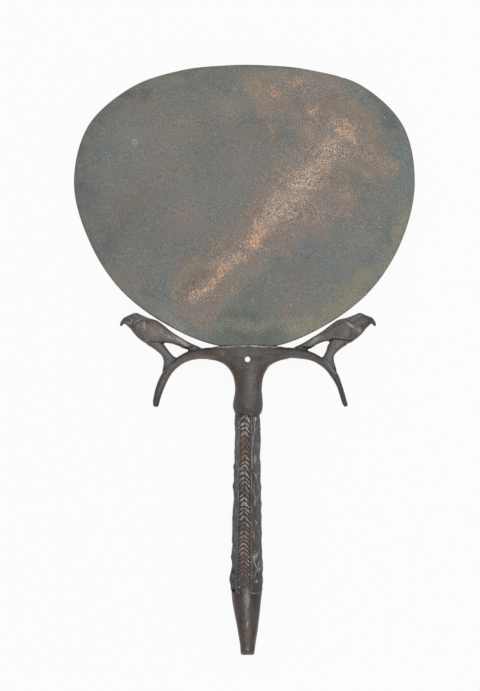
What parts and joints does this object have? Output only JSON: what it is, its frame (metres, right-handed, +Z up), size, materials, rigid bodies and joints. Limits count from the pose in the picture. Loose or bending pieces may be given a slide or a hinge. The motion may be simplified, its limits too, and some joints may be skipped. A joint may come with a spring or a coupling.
{
  "type": "bronze mirror",
  "caption": "Ancient hand mirror lying on its back: a broad bronze disc in a cast papyrus handle with two falcons on drooping arms and a braided grip.",
  "frame": {"origin": "middle of the mirror's bounding box seen from above, on the surface that it lies on", "axes": "+Y from the handle's cut end to the disc's top edge, +Z up out of the mirror's face, +X to the right as seen from above"},
  "size_m": [0.1402, 0.2424, 0.0146],
  "materials": {
    "disc_bronze": "dull grey-green patinated bronze with brown mottling and a coppery diagonal patch",
    "handle_bronze": "dark brown-grey patinated cast bronze with a soft sheen on its edges"
  },
  "bodies": {
    "root": {"mirror_disc": "disc_bronze", "handle": "handle_bronze"}
  },
  "joints": []
}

■ ■ ■ ■

**WRITTEN TASK:**
Please reproduce the entire listing, exactly as shown.

**TASK ANSWER:**
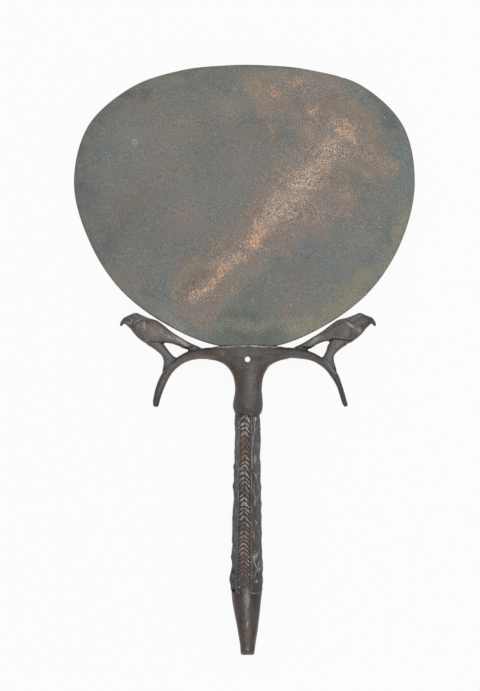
What parts and joints does this object have? Output only JSON: what it is, its frame (metres, right-handed, +Z up), size, materials, rigid bodies and joints. Limits count from the pose in the picture. Loose or bending pieces may be given a slide or a hinge. The motion may be simplified, its limits too, and some joints may be skipped. A joint may come with a spring or a coupling.
{
  "type": "bronze mirror",
  "caption": "Ancient hand mirror lying on its back: a broad bronze disc in a cast papyrus handle with two falcons on drooping arms and a braided grip.",
  "frame": {"origin": "middle of the mirror's bounding box seen from above, on the surface that it lies on", "axes": "+Y from the handle's cut end to the disc's top edge, +Z up out of the mirror's face, +X to the right as seen from above"},
  "size_m": [0.1402, 0.2424, 0.0146],
  "materials": {
    "disc_bronze": "dull grey-green patinated bronze with brown mottling and a coppery diagonal patch",
    "handle_bronze": "dark brown-grey patinated cast bronze with a soft sheen on its edges"
  },
  "bodies": {
    "root": {"mirror_disc": "disc_bronze", "handle": "handle_bronze"}
  },
  "joints": []
}